Material for the task

↓↓↓

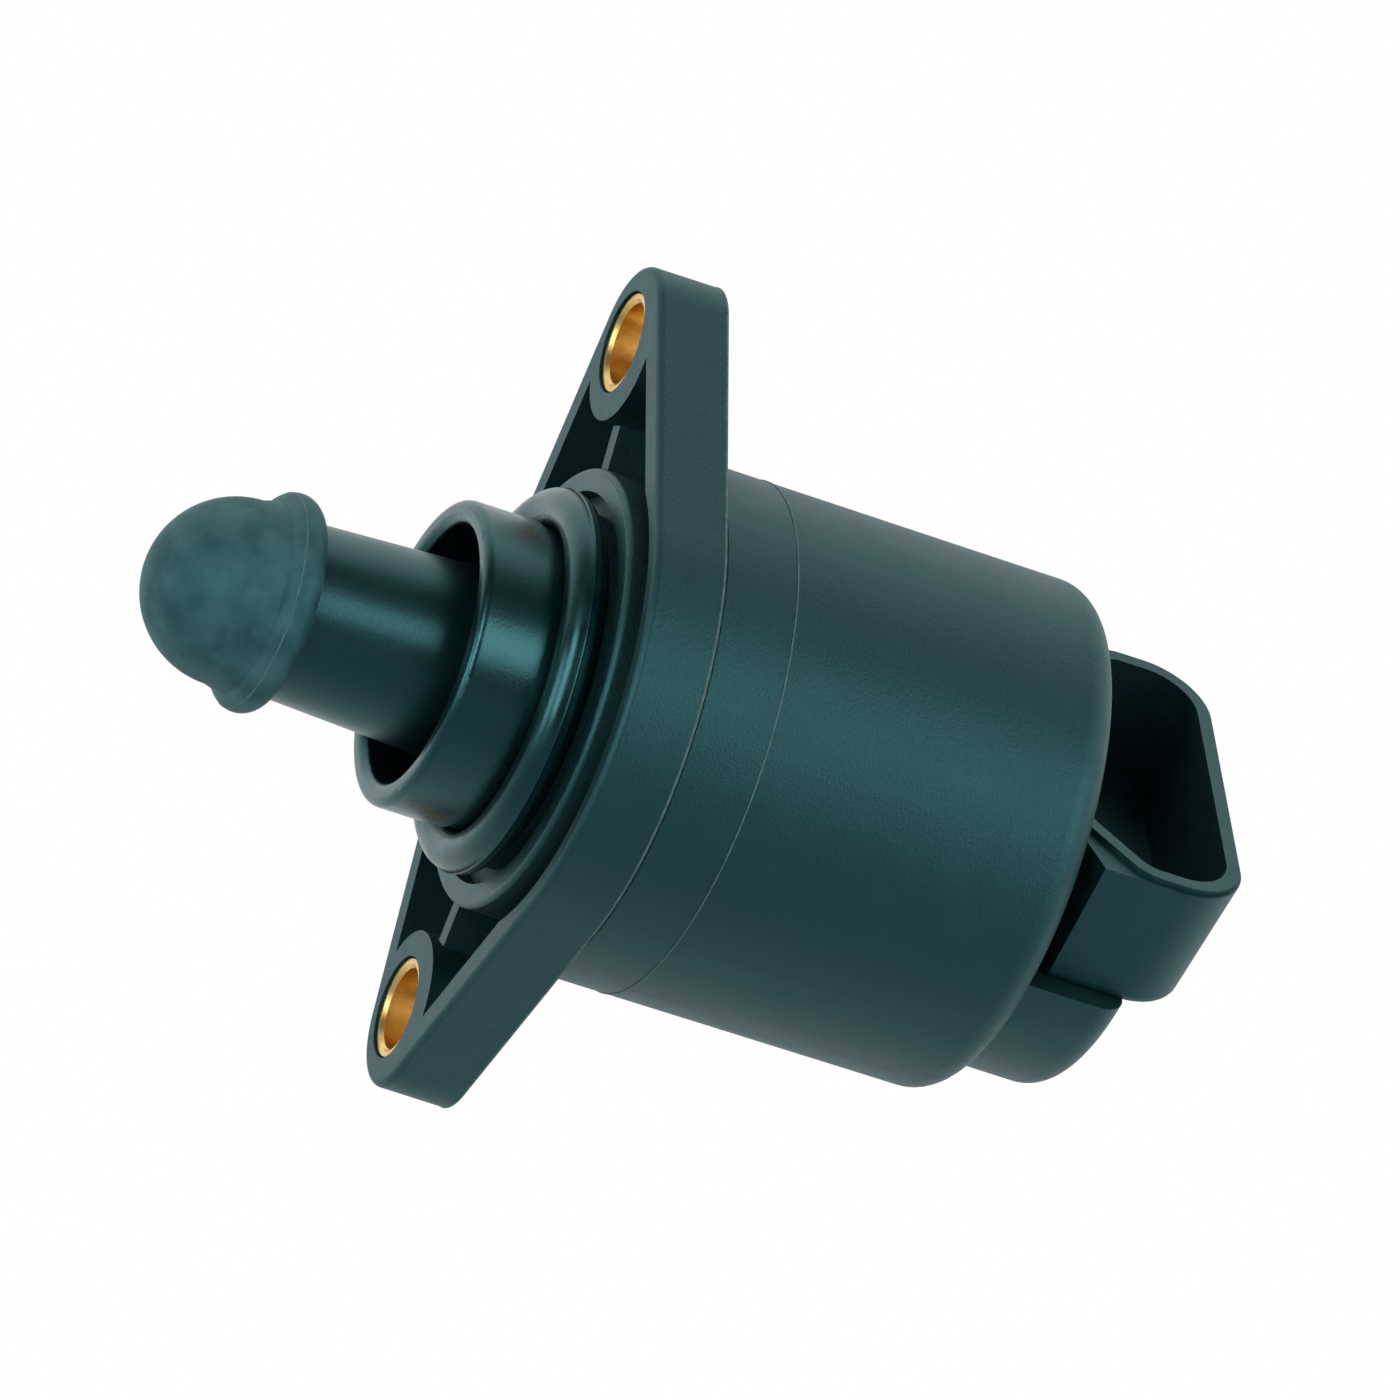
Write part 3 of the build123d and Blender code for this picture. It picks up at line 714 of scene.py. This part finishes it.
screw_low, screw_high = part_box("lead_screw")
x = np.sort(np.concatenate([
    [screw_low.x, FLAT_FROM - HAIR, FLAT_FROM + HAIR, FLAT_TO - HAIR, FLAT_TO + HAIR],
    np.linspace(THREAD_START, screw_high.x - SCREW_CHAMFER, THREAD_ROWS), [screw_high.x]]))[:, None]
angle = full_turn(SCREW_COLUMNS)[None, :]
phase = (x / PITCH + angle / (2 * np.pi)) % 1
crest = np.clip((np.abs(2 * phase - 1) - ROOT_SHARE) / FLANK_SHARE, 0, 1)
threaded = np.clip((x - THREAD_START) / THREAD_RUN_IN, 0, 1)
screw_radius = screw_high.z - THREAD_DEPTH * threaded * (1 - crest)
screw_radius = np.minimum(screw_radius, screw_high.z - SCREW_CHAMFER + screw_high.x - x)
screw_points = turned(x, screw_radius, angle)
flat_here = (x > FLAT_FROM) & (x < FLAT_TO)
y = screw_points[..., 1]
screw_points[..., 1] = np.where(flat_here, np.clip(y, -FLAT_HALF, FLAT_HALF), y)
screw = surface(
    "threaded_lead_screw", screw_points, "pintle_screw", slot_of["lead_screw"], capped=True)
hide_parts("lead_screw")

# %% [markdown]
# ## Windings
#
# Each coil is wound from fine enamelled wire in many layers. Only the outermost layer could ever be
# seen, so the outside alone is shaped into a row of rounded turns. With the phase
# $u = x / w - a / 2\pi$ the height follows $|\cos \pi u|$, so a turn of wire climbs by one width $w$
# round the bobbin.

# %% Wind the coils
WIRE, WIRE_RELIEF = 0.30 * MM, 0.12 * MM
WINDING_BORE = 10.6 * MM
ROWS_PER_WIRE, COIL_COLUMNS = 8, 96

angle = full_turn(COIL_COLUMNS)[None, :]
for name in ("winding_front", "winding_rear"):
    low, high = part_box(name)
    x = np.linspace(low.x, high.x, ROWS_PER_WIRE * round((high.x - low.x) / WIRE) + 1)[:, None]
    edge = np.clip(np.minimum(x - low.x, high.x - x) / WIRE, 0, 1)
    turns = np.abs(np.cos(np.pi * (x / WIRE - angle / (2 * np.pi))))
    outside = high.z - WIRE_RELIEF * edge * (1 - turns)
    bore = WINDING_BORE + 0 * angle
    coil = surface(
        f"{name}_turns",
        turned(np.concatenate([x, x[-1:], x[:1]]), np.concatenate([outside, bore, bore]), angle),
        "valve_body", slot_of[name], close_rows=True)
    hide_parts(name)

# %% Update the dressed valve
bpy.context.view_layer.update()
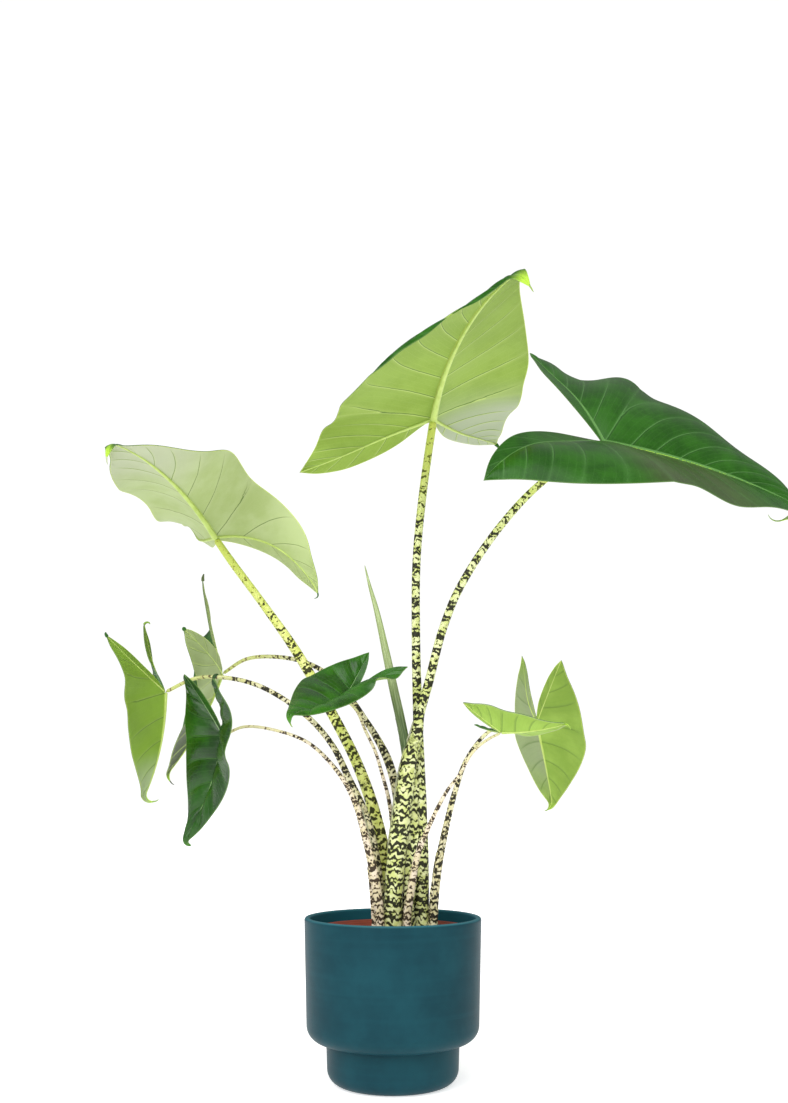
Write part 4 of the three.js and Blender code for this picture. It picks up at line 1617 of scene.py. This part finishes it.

↑↑↑

Written request
Reproduce the material in full, with no word added or dropped.

Response to this task
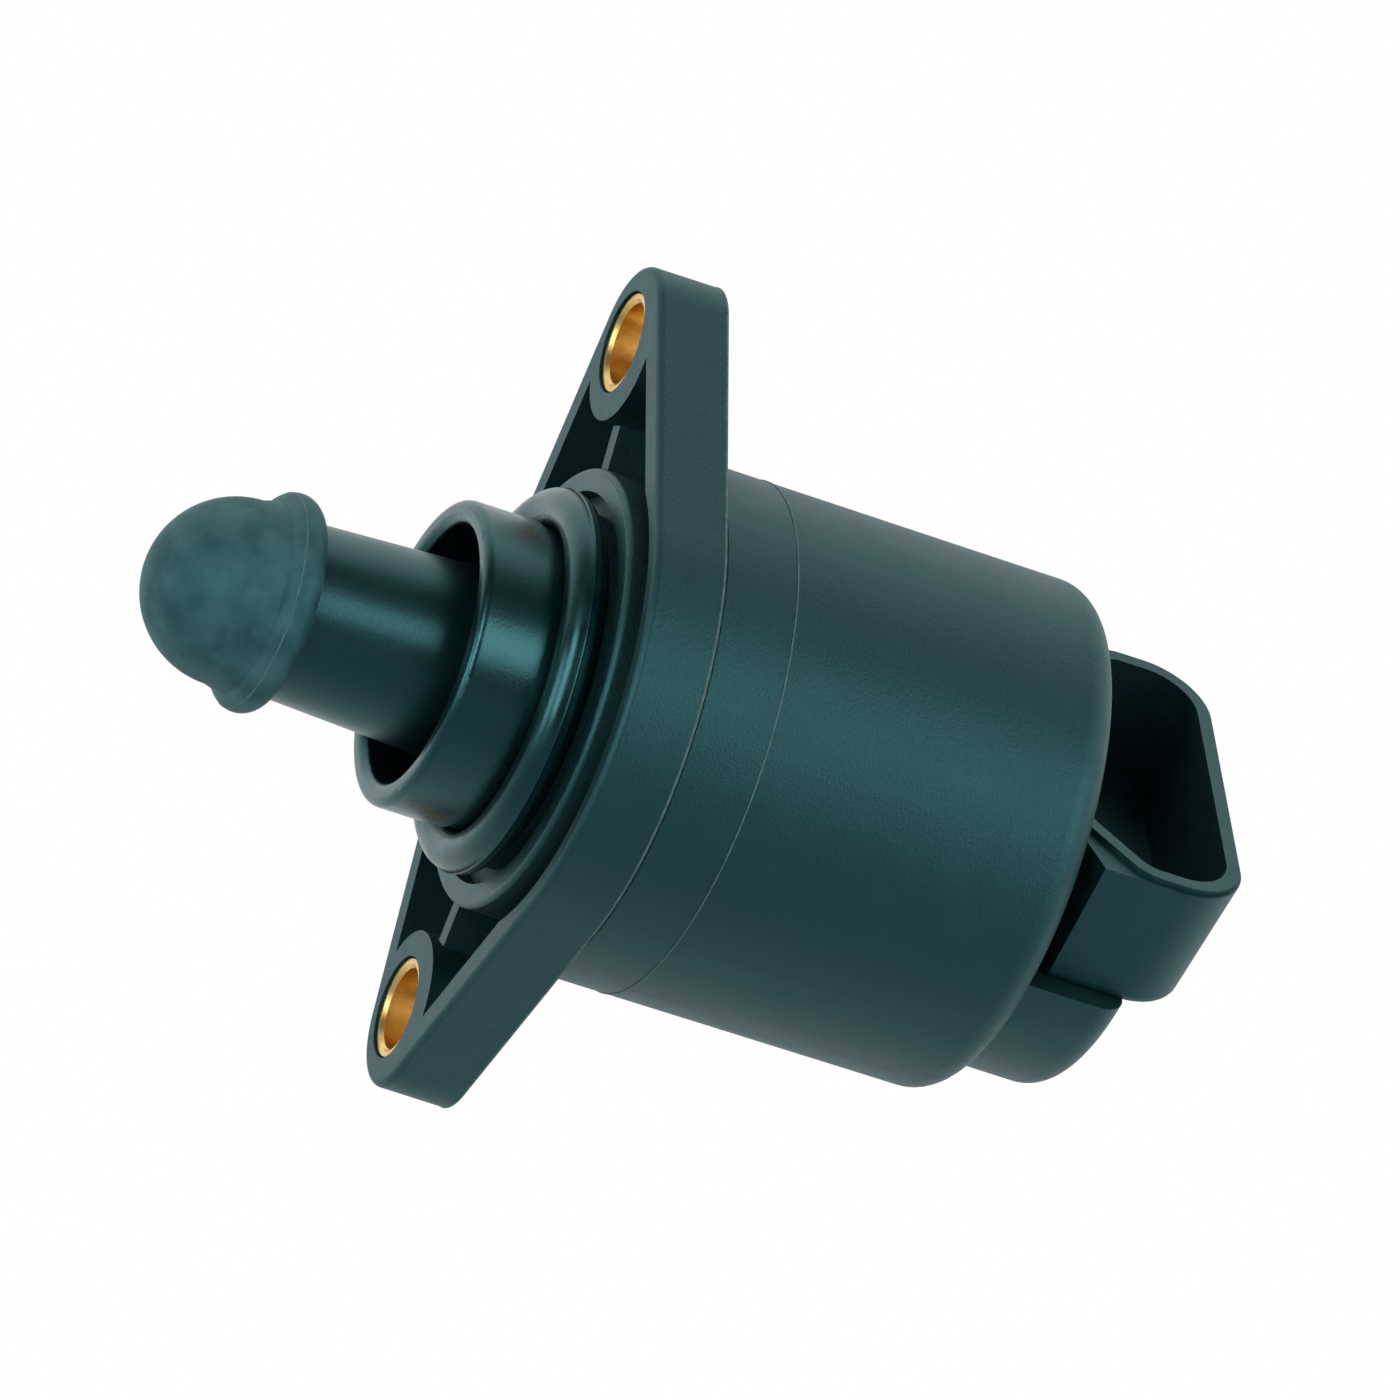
Write part 3 of the build123d and Blender code for this picture. It picks up at line 714 of scene.py. This part finishes it.
screw_low, screw_high = part_box("lead_screw")
x = np.sort(np.concatenate([
    [screw_low.x, FLAT_FROM - HAIR, FLAT_FROM + HAIR, FLAT_TO - HAIR, FLAT_TO + HAIR],
    np.linspace(THREAD_START, screw_high.x - SCREW_CHAMFER, THREAD_ROWS), [screw_high.x]]))[:, None]
angle = full_turn(SCREW_COLUMNS)[None, :]
phase = (x / PITCH + angle / (2 * np.pi)) % 1
crest = np.clip((np.abs(2 * phase - 1) - ROOT_SHARE) / FLANK_SHARE, 0, 1)
threaded = np.clip((x - THREAD_START) / THREAD_RUN_IN, 0, 1)
screw_radius = screw_high.z - THREAD_DEPTH * threaded * (1 - crest)
screw_radius = np.minimum(screw_radius, screw_high.z - SCREW_CHAMFER + screw_high.x - x)
screw_points = turned(x, screw_radius, angle)
flat_here = (x > FLAT_FROM) & (x < FLAT_TO)
y = screw_points[..., 1]
screw_points[..., 1] = np.where(flat_here, np.clip(y, -FLAT_HALF, FLAT_HALF), y)
screw = surface(
    "threaded_lead_screw", screw_points, "pintle_screw", slot_of["lead_screw"], capped=True)
hide_parts("lead_screw")

# %% [markdown]
# ## Windings
#
# Each coil is wound from fine enamelled wire in many layers. Only the outermost layer could ever be
# seen, so the outside alone is shaped into a row of rounded turns. With the phase
# $u = x / w - a / 2\pi$ the height follows $|\cos \pi u|$, so a turn of wire climbs by one width $w$
# round the bobbin.

# %% Wind the coils
WIRE, WIRE_RELIEF = 0.30 * MM, 0.12 * MM
WINDING_BORE = 10.6 * MM
ROWS_PER_WIRE, COIL_COLUMNS = 8, 96

angle = full_turn(COIL_COLUMNS)[None, :]
for name in ("winding_front", "winding_rear"):
    low, high = part_box(name)
    x = np.linspace(low.x, high.x, ROWS_PER_WIRE * round((high.x - low.x) / WIRE) + 1)[:, None]
    edge = np.clip(np.minimum(x - low.x, high.x - x) / WIRE, 0, 1)
    turns = np.abs(np.cos(np.pi * (x / WIRE - angle / (2 * np.pi))))
    outside = high.z - WIRE_RELIEF * edge * (1 - turns)
    bore = WINDING_BORE + 0 * angle
    coil = surface(
        f"{name}_turns",
        turned(np.concatenate([x, x[-1:], x[:1]]), np.concatenate([outside, bore, bore]), angle),
        "valve_body", slot_of[name], close_rows=True)
    hide_parts(name)

# %% Update the dressed valve
bpy.context.view_layer.update()
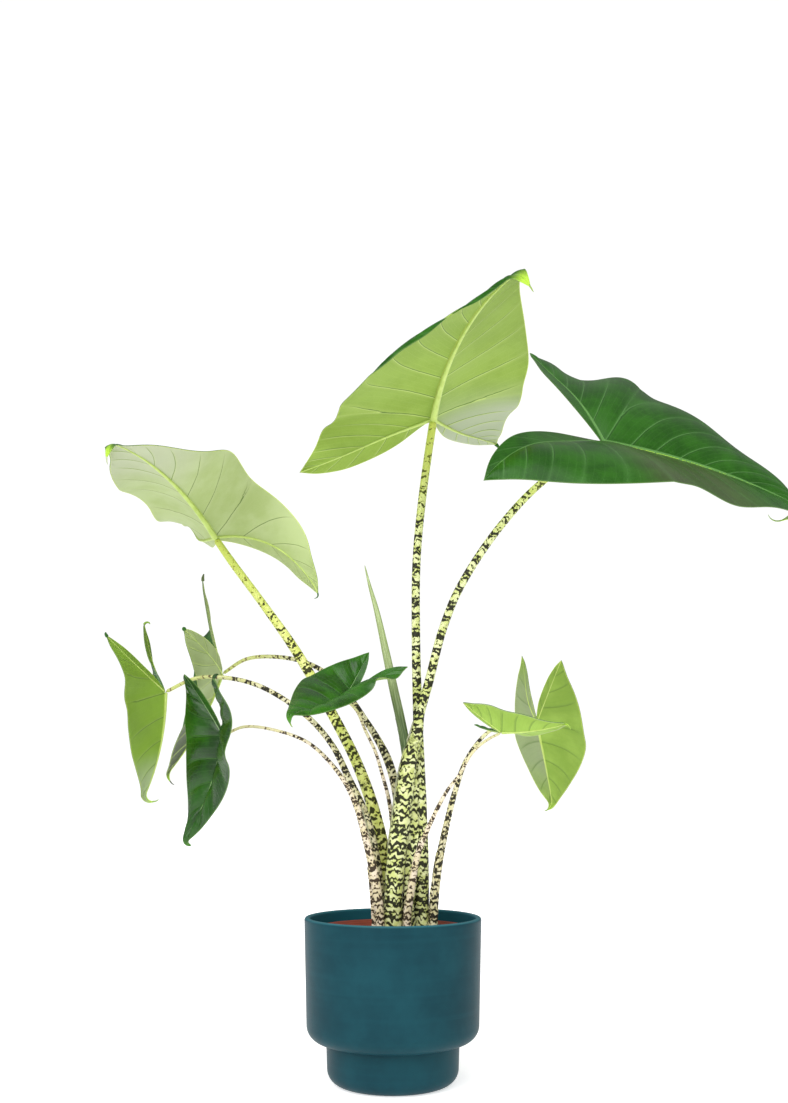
Write part 4 of the three.js and Blender code for this picture. It picks up at line 1617 of scene.py. This part finishes it.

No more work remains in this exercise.